Conversation Fodder: 5 Conversation Lesson Plans for Adult ESL Students

Your adult students crave conversation more than anything else.

Career-minded businesspeople, retirees and young adults itching to travel, immigrants living in a new country—they all want practical English that will keep them involved a meaningful discussion and not sidelined by the inability to engage.

A bit of conversation in the classroom goes a long way.

Listening, developing responses and putting critical English thinking caps on are among the trending skills that adult ESL students really want.

These are the skills that will let them get out there, survive on their own, navigate new places, meet new people and get anything done.

Give your adult students what they yearn for by utilizing a few, or all, of these fetching adult conversation lessons!

What Sets Adult Conversation Lessons Apart?

It is simple. Adult ESL lessons are often geared toward learning English for a specific purpose.

Career advancement is often the most common reason adult ESL learners will fill the seats of your classroom. There is usually a balance of these ladder climbers and general English learners (learning for learning’s sake) coupled with those who need English for conversation with family, friends, partners and natives met during travels.

As noted earlier, the element of travel may definitely be a motive for adults to take up English. You may have a handful of retirees breach your door’s threshold in search of vital travel English for their upcoming trip, or young adults ready to see the whole world.

So, combining the business topics with more general interest topics will give your adult ESL students the essential skills they need to communicate effectively with foreign friends, family, colleagues and/or clients.

When teaching adult ESL students, it is important to focus on practical English vocabulary. You want your adult students to be able to communicate efficiently, be understood and have the vocabulary comprehension to soak up sentences they may have outside the classroom.

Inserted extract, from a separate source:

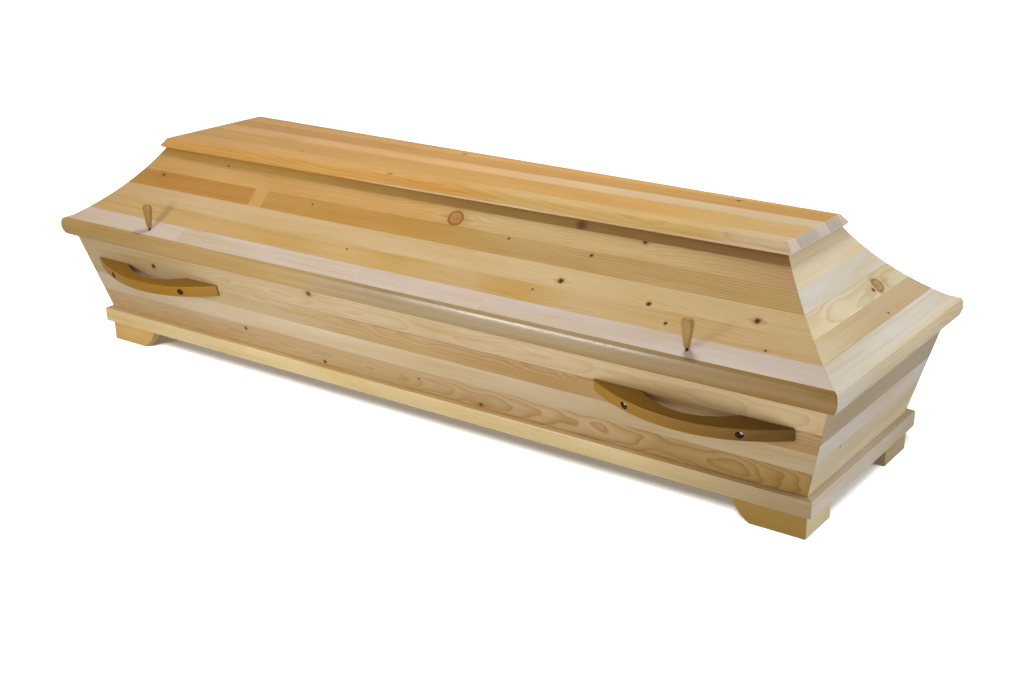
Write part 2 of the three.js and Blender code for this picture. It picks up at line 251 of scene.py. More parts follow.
CAP_STAVES = (
    whole(((50, "cap orange"), (200, "cap straw"), (650, "cap straw"), (760, "cap cream")),
           0.95, 0.5),
    whole(((500, "cap gold"), (760, "cap straw")), 0.5, 0.6),
    (Piece(-520, "cap rose", 0.2), Piece(LAST, ((-100, "cap rose"), (500, "cap cream")), 0.3, 0.3)),
    whole("cap amber", 0.6, 0.6),
    whole("cap orange", 0.4),
)
SKIRTING_STAVES = (whole(((0, "yellow pine"), (600, "yellow pine"), (900, "straw")), 0.8, 0.4),)
FOOT_SKIRTING_STAVES = (whole(((-240, "pearl"), (0, "lilac"), (180, "flax")), 0.6, 0.4),)

FOOT_TONES = {
    ("front", "head"): ("pale foot", "foot return"),
    ("front", "foot"): ("brown foot", "foot return"),
    ("back", "foot"): ("gold", "dull return"),
}

# Knots: place along the board, stave coordinate and radius, in millimetres
FRONT_LID_KNOTS = (
    (-602, 844, 4), (-797, 877, 5), (-300, 879, 2.5), (92, 859, 20), (240, 874, 3), (392, 839, 12),
    (542, 845, 6), (440, 876, 4), (400, 924, 7), (603, 932, 6), (822, 924, 7), (-140, 946, 2.5),
    (350, 948, 2.5), (655, 958, 4), (862, 968, 2.5), (905, 957, 2),
)
FOOT_LID_KNOTS = ((95, 922, 18), (70, 924, 5), (50, 965, 3))
FRONT_BOX_KNOTS = (
    (-733, 243, 7), (-215, 271, 8), (-460, 130, 5), (-220, 95, 5), (220, 94, 5), (60, 118, 3),
)
CAP_KNOTS = ((-120, -128, 6), (-440, -76, 4), (-100, 110, 6), (620, 93, 6), (80, -82, 3))

# Painted highlight along the cap's lower edge: its first ring, places along the cap, and how strongly it
# is painted there
CAP_LIP_HIGHLIGHT = (4, (-250, -50, 250, 450, 700), (0, 0.9, 0.8, 0.3, 0.6))

# Boards with joints, staves or knots of their own
OWN_JOINTS = {
    "lid_board_front": FRONT_LID_JOINTS, "box_board_front": BOX_FRONT_JOINTS,
    "box_board_back": BOX_SIDE_JOINTS,
}
OWN_STAVES = {
    "lid_board_front": FRONT_LID, "lid_board_foot": FOOT_LID, "lid_rim_foot": FOOT_RIM,
    "box_board_front": FRONT_BOX, "box_board_foot": FOOT_BOX, "skirting_foot": FOOT_SKIRTING_STAVES,
}
OWN_KNOTS = {
    "lid_board_front": FRONT_LID_KNOTS, "lid_board_foot": FOOT_LID_KNOTS,
    "box_board_front": FRONT_BOX_KNOTS,
}

# Knots of the other boards: their span across the board, then how far they reach from its middle and
# how many there are, on a side and on an end
QUIET_KNOTS = {
    "lid_board": ((840, 965), (800, 9), (200, 3)),
    "box_board": ((95, 270), (850, 7), (220, 2)),
}


def quiet_staves(count, seed):
    """Staves for a side that the photograph hides: tones and lengths drawn by a seeded generator."""
    draw = np.random.default_rng(seed)
    staves = []
    for _ in range(count):
        stops = sorted(draw.uniform(-700, 700, draw.integers(0, 3)))
        staves.append(tuple(
            Piece(stop, str(draw.choice(QUIET_TONES)), draw.uniform(0.1, 0.8), draw.uniform(0.3, 0.7))
            for stop in (*stops, LAST)))
    return tuple(staves)


def quiet_knots(limits, reach, count, seed):
    """Knots for a hidden side, scattered by a seeded generator."""
    draw = np.random.default_rng(seed)
    return tuple(
        (draw.uniform(-reach, reach), draw.uniform(*limits), draw.choice(QUIET_KNOT_RADII))
        for _ in range(count))


def turned(angle):
    """Unit vectors at angles."""
    return np.stack([np.cos(angle), np.sin(angle)], -1)


def arc(centre, radius, start, stop, count):
    """Points of a circle: the centre plus the radius times the unit vectors at even angles."""
    return np.array(centre) + radius * turned(np.linspace(start, stop, count))


def half_width(level, end):
    """Half-width of an outline at one of its ends."""
    return level - ENDS_BEYOND_SIDES - TAPER * end * level


class Run:
    """One of the four directions a board can take round the coffin."""

    def __init__(self, name):
        self.name = name
        self.is_side = name in SIDES
        self.way = SIDES.get(name) or ENDS[name]

    def corner(self, level):
        """Distance from the board's middle to its mitred corner, at a level."""
        if self.is_side:
            return level
        return half_width(level, self.way)

    def place(self, along, level, height):
        """World points from the distance along the board, the level and the height."""
        if self.is_side:
            return np.stack([along, self.way * (level - ENDS_BEYOND_SIDES - TAPER * along), height], -1)
        return np.stack([self.way * level, along, height], -1)


def profile(*parts):
    """Closed profile of a board, from parts of points, softness and mark: the (level, height) points,
    how far each rounds at a mitred corner, and the coordinate in which its stave joints are told."""
    points, soft, mark = zip(*parts)
    counts = [len(part) for part in points]
    marks = [np.broadcast_to(value, count) for value, count in zip(mark, counts)]
    return np.vstack(points), np.repeat(np.array(soft, float), counts), np.concatenate(marks)


def in_scene(name, data):
    """New object in the scene."""
    thing = bpy.data.objects.new(name, data)
    bpy.context.scene.collection.objects.link(thing)
    return thing


def vertex_places(mesh):
    """Places of a mesh's vertices, one row for each."""
    places = np.zeros(len(mesh.vertices) * 3, np.float32)
    mesh.vertices.foreach_get("co", places)
    return places.reshape(-1, 3)


def turned_outwards(piece):
    """Turns every face over if the closed mesh holds a negative volume."""
    mesh = piece.data
    mesh.calc_loop_triangles()
    corners = np.zeros(len(mesh.loop_triangles) * 3, np.int32)
    mesh.loop_triangles.foreach_get("vertices", corners)
    a, b, c = vertex_places(mesh)[corners.reshape(-1, 3)].transpose(1, 0, 2)
    if np.einsum("ij,ij->i", np.cross(a, b), c).sum() < 0:
        mesh.flip_normals()
    return piece


def mesh_piece(name, vertices, faces):
    """Mesh object from vertices and faces."""
    mesh = bpy.data.meshes.new(name)
    mesh.from_pydata(np.asarray(vertices).tolist(), [], faces)
    mesh.update()
    return in_scene(name, mesh)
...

You may need to introduce a few words or phrases that may not be so grammatically sound, but that is all right for your adult students.

It is also vital to focus on practical conversations in your adult ESL lessons. Think about your own personal conversations with colleagues, clients, friends and family. What do you talk about? What type of language or tone do you use in different conversational settings? Recording a few of your daily conversations could make a great deal of difference to you and your adult students when reviewing native English conversations in class.

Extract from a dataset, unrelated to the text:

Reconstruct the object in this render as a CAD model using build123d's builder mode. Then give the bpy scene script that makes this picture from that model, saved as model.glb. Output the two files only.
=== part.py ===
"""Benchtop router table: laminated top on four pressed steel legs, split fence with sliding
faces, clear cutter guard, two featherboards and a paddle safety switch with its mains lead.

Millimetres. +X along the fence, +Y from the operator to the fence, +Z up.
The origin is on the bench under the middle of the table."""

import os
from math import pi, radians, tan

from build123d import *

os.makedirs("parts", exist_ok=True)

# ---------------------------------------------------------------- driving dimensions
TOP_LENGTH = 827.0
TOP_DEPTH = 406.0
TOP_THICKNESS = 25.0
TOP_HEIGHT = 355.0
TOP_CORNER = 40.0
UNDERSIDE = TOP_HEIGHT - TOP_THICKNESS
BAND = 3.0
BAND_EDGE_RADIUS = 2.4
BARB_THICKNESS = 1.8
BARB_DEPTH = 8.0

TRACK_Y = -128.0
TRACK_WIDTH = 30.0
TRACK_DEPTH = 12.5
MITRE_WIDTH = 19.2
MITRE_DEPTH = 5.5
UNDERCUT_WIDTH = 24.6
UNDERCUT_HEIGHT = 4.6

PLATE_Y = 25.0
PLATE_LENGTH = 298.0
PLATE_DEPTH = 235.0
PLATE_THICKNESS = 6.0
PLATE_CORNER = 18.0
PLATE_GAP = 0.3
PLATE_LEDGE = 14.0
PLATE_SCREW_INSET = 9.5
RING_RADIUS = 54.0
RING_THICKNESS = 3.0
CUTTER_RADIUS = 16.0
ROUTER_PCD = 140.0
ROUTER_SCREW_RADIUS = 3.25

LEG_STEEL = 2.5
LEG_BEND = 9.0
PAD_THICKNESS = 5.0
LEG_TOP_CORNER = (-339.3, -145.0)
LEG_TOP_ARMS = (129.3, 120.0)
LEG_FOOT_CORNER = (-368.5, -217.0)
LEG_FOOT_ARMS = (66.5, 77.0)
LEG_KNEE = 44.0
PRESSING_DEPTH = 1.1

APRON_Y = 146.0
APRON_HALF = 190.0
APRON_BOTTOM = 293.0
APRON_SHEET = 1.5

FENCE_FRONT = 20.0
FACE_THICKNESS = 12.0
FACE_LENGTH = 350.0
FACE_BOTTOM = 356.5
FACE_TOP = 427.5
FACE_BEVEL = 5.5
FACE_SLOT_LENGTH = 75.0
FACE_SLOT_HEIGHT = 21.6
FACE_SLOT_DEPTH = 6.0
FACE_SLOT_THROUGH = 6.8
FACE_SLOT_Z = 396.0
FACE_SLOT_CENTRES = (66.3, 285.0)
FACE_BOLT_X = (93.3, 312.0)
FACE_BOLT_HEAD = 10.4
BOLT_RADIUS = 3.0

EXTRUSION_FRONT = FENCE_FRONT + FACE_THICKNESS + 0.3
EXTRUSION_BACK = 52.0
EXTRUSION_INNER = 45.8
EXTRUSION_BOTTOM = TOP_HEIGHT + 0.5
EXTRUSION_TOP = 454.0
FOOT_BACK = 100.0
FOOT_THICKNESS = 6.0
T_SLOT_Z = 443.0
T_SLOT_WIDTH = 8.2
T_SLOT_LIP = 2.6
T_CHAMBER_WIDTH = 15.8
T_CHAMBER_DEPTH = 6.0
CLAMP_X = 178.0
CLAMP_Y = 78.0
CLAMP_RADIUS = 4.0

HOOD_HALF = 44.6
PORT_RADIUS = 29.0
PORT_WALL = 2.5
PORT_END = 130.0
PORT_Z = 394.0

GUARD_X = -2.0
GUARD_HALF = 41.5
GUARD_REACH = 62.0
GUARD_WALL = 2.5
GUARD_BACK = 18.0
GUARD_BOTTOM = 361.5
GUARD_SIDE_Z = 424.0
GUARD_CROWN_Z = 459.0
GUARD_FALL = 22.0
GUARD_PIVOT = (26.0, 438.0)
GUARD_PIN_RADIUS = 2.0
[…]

How to Develop Conversation Skills with English Levels in Mind

During your career as an ESL teacher, you may find a myriad of diverse adult students, with diverse skills and needs, filling the spaces around your classroom table.

The degree of challenge you will implement in your adult conversation lessons will most certainly depend on your students’ levels.

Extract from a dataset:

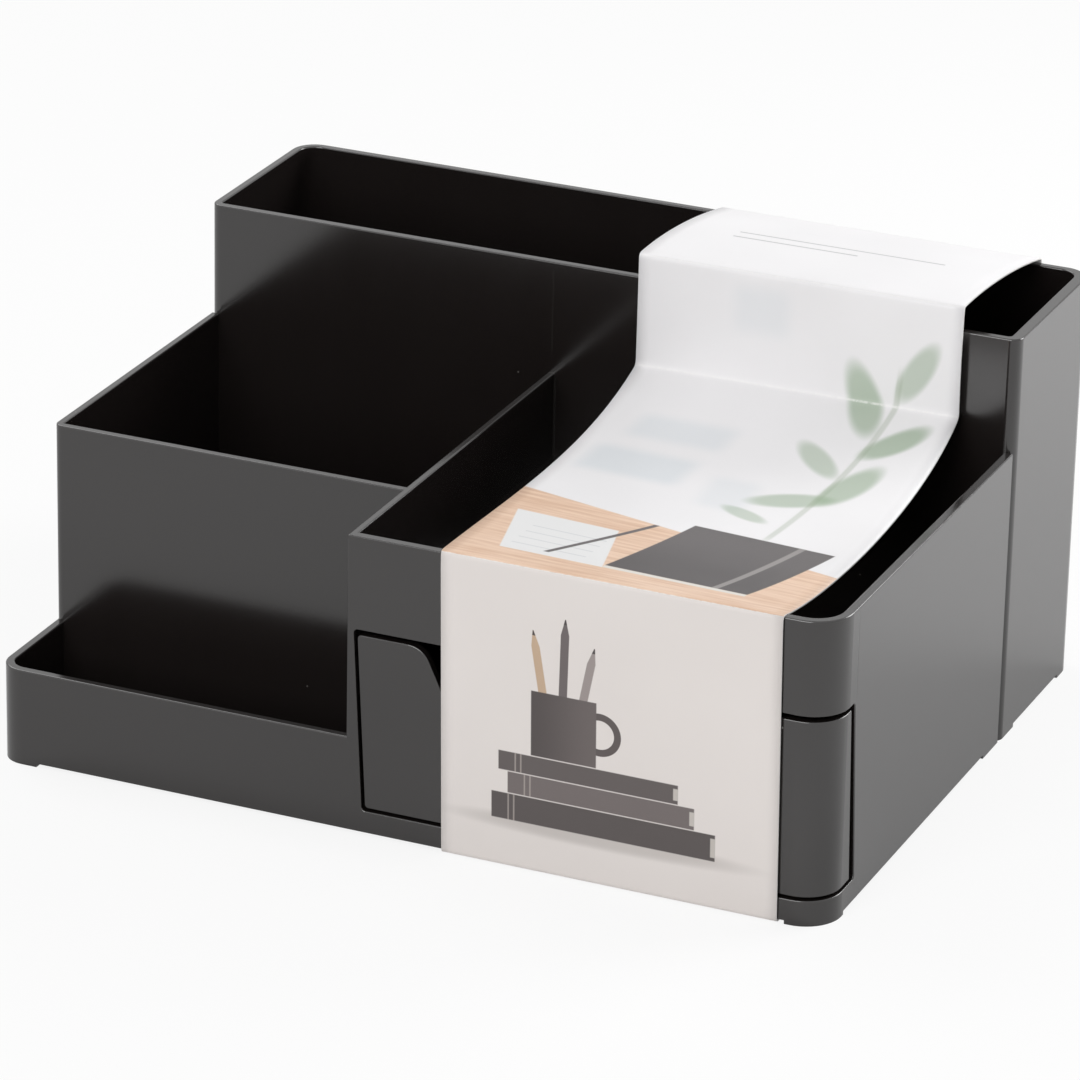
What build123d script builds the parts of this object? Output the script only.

The differences in vocabulary may not be so different, but the sentence construction and focus on grammar might be. For example, while focusing on the words “job” and “work” with your students, the context, depth and sentence structure for each word may vary. For example:

  • For beginner adult students: What is your job?
  • For intermediate adult students: Do you enjoy your job?
  • For advanced adult students: What is the single greatest joy of your current job?

You can see the difference in how you would interact with your students in conversation.

Regardless of the level of language you are teaching, the emphasis on introducing vocabulary with context and practical usage for the future is quite possibly the most foundational aspect of teaching adult ESL conversation lessons.

This means that, in addition to implementing any of the lesson plans in this post, it’s highly recommended that you use authentic content in your conversation lessons. A program like FluentU can get students into the language in a way that’s engaging and realistic.

You can show one of the immersion program’s many native videos as an example. For instance, you can use clips from mockumentaries like “The Office” and “Parks and Rec,” or show a Jimmy Kimmel interview.

Exposing your students to different types of conversations is also a great discussion point. What makes a late-night interview different from a sitcom script? Why are exchanges in “The Office” often considered awkward and how can you avoid this kind of discomfort in real-life conversations?

You can follow this discussion up with homework, assigning students to watch some specific videos and shadow one side of a conversation. Students won’t be lost since any word in a FluentU video can be defined at a click.

You can also assign a quiz, which asks students to review the vocabulary and content from the video they just watched and answer questions. FluentU also lets you view the progress and wrong responses of every student so you can adjust your lesson plans to address any recurring issues you notice. 

Let’s take a look at five wonderful ways to converse effectively with your adult students of different English levels using various topics.

5 Clever Conversation Lesson Plans for Adult ESL Students

1. Talking Jobs

This conversation lesson is exceptional for your beginner adult students. It implements key vocabulary that is easy to follow while discussing the target topics of work, jobs, likes and dislikes. The essential ESL skills that are built during this lesson include reading, listening, communication, informative discussion, vocabulary and developing questions and answers that bolster practical conversation.

You will first focus on the reading and listening comprehension involved in this activity. Your beginner students will read a short text, after you read it out loud first in order to develop listening skills vital to conversation.

Sample Text:

Tom is a banker. He works banking hours, from 9 a.m. to 5 p.m. at the National Bank of Ohio. Tom truly likes his job and attended university for his degree in finance and accounting. Tom really likes his colleagues. He likes working with them, and he likes discussing their weekend experiences on Monday morning with them too. Tom also likes the people who come to the bank, especially his regulars.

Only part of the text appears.